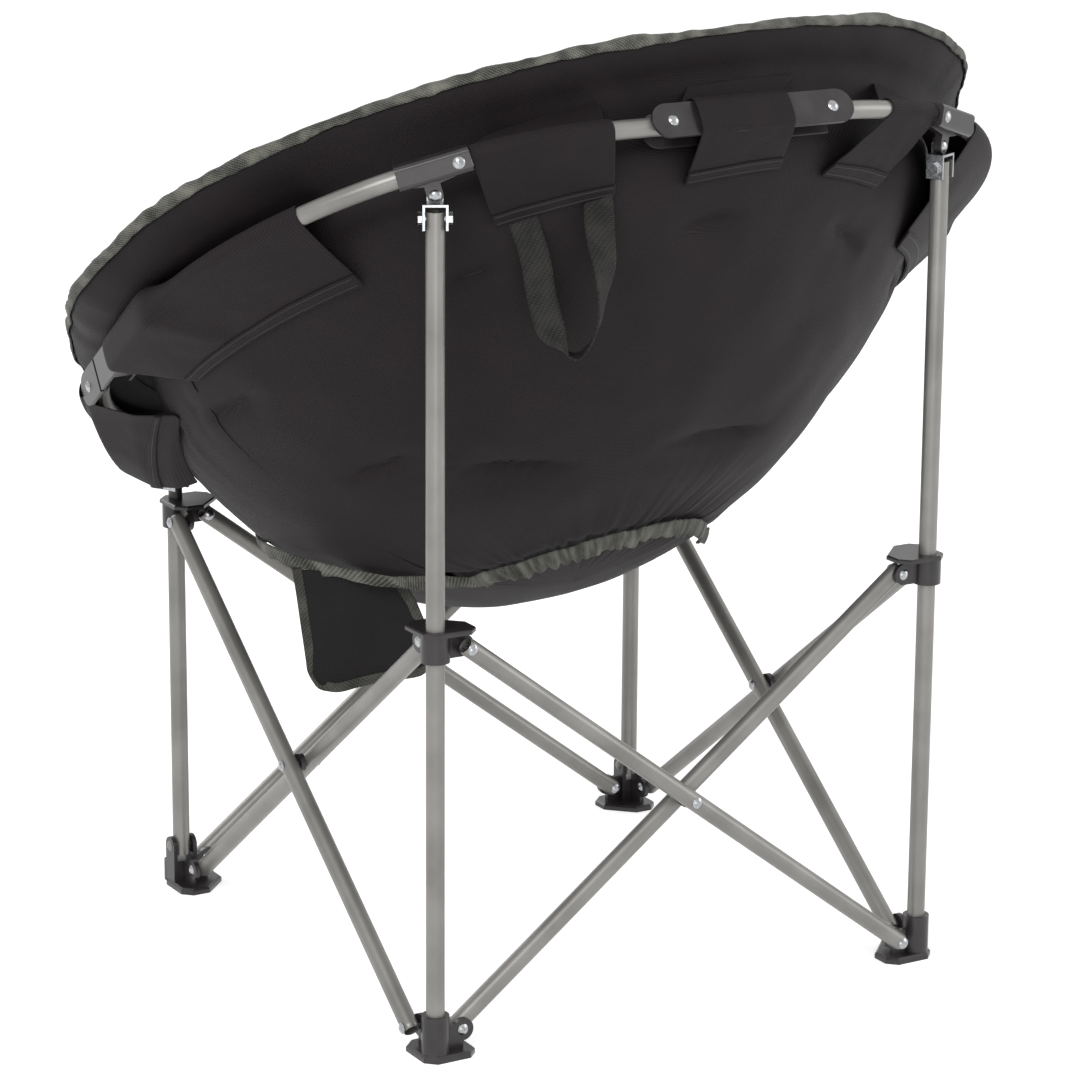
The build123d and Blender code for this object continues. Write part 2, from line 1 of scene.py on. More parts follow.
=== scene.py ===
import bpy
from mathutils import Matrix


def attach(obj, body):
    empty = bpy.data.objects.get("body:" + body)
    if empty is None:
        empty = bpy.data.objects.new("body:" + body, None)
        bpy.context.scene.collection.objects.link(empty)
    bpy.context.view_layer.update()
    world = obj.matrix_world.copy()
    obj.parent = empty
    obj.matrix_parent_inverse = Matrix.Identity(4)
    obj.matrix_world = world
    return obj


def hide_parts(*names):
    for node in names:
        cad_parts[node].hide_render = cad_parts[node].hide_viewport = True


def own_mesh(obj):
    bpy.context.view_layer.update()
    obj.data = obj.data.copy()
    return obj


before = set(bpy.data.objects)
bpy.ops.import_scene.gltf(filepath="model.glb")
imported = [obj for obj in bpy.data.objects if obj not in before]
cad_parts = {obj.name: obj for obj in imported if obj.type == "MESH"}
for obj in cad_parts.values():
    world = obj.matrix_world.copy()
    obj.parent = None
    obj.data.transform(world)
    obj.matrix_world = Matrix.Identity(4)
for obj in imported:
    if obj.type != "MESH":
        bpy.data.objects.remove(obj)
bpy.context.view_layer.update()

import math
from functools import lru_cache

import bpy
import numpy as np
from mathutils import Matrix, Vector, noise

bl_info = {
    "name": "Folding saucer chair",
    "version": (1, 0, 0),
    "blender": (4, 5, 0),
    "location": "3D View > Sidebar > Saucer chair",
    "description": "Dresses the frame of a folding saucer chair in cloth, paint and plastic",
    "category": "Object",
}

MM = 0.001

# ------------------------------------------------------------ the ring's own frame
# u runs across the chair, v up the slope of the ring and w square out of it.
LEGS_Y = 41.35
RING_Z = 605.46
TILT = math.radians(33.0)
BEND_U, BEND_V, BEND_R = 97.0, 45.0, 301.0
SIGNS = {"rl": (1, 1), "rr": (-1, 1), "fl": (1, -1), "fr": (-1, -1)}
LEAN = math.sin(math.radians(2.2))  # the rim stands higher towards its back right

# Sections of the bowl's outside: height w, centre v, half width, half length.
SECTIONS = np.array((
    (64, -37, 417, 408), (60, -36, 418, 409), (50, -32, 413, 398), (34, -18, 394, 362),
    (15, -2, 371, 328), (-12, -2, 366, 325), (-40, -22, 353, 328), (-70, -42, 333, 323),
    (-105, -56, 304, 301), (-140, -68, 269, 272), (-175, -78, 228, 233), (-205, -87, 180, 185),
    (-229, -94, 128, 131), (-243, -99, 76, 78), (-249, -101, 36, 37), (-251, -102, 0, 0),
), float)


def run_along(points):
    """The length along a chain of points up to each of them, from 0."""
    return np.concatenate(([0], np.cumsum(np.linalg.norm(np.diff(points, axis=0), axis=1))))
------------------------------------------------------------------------
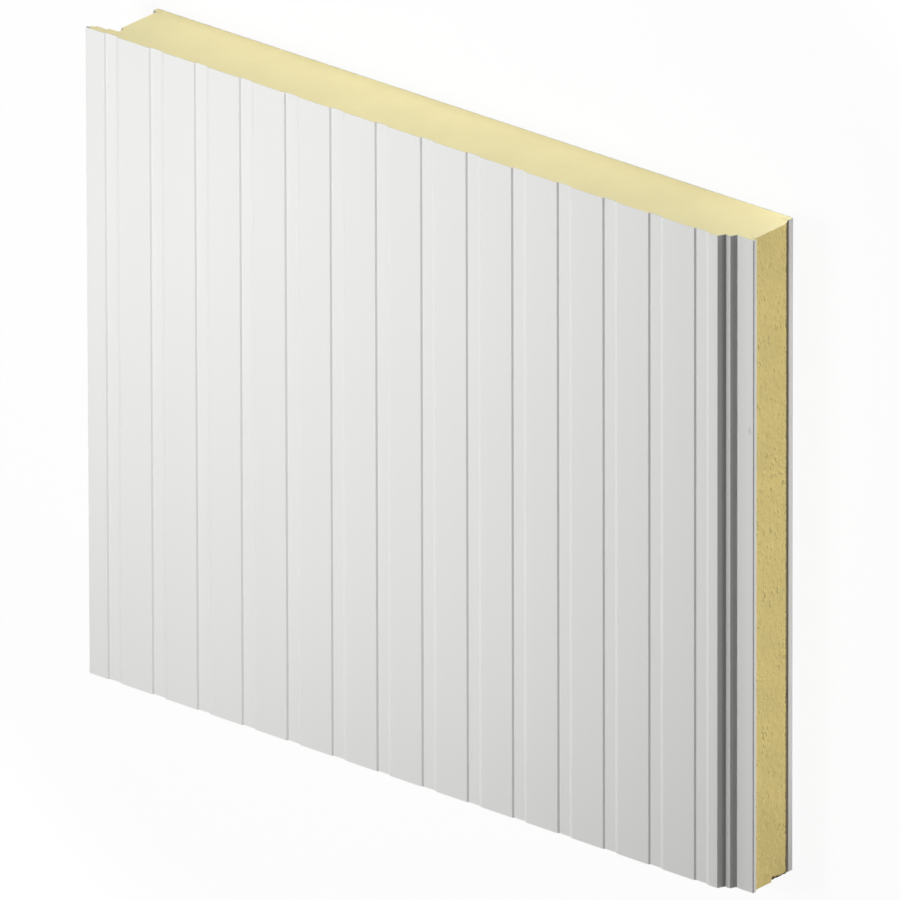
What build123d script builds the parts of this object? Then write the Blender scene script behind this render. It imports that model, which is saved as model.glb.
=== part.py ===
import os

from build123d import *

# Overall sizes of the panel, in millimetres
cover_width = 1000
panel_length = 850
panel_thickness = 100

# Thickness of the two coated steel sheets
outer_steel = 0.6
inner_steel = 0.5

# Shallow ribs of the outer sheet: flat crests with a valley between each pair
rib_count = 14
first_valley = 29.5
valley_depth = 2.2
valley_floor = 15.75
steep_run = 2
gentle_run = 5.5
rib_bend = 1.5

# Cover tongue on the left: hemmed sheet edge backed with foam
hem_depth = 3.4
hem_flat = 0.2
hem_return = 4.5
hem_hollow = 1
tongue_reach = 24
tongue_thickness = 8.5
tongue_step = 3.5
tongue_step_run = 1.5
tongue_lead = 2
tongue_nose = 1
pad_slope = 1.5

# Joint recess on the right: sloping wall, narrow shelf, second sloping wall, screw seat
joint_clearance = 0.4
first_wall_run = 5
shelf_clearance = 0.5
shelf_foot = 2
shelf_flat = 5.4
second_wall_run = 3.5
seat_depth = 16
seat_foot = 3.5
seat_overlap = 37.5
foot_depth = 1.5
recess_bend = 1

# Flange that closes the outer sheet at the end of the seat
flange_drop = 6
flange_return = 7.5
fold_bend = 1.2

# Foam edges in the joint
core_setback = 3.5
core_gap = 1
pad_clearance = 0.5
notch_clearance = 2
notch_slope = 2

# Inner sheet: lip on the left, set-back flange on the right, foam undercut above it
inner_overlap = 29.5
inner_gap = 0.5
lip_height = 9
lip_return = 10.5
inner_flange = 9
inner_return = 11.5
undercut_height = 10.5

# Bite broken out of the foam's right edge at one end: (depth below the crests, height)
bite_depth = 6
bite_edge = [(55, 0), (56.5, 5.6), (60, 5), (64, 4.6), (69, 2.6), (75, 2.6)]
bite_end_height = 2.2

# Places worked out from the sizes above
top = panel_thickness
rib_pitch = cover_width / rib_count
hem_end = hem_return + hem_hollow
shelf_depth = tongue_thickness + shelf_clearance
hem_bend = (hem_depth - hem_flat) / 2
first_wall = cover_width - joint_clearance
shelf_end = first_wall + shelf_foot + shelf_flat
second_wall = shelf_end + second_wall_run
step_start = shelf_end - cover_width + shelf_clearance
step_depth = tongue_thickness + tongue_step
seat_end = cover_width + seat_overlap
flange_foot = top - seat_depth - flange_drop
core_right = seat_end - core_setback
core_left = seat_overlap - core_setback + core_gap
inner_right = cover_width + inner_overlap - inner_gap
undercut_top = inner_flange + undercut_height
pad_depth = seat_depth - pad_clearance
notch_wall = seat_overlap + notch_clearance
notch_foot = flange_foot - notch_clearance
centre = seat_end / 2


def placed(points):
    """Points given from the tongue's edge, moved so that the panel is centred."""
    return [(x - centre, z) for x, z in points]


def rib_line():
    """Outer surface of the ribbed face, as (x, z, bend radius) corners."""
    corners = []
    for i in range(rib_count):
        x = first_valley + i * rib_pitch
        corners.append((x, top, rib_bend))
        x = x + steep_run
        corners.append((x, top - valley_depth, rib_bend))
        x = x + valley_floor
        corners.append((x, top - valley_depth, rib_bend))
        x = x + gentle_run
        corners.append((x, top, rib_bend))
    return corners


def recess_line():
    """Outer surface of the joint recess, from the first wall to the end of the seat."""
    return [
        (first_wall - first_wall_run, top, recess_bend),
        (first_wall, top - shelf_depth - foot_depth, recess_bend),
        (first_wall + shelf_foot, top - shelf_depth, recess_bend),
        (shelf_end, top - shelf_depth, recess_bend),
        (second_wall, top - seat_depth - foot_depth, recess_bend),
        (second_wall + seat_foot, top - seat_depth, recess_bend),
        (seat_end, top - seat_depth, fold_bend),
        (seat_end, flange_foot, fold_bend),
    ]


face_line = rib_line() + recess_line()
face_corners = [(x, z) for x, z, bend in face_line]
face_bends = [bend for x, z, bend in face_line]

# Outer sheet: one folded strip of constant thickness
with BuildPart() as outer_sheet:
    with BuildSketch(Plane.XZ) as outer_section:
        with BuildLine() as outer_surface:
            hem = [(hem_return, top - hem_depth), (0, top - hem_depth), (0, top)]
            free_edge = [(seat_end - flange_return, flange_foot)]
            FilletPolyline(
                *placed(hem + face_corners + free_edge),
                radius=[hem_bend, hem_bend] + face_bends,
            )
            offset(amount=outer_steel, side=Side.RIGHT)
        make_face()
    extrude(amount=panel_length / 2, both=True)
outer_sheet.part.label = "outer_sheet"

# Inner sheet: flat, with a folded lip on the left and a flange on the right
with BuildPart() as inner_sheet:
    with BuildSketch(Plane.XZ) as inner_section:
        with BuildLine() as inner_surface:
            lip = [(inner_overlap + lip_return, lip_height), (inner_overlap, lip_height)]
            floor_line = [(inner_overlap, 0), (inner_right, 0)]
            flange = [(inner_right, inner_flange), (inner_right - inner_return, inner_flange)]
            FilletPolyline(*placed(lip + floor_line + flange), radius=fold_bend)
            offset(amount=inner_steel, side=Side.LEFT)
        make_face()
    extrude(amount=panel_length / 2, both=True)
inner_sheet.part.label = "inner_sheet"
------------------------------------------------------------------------
__Short exercise__
From the records above, extract exactly and only the lines that begin at the line with "The build123d and" and stop after the line with "obj.parent = empty".

__Exercise solution__
The build123d and Blender code for this object continues. Write part 2, from line 1 of scene.py on. More parts follow.
=== scene.py ===
import bpy
from mathutils import Matrix


def attach(obj, body):
    empty = bpy.data.objects.get("body:" + body)
    if empty is None:
        empty = bpy.data.objects.new("body:" + body, None)
        bpy.context.scene.collection.objects.link(empty)
    bpy.context.view_layer.update()
    world = obj.matrix_world.copy()
    obj.parent = empty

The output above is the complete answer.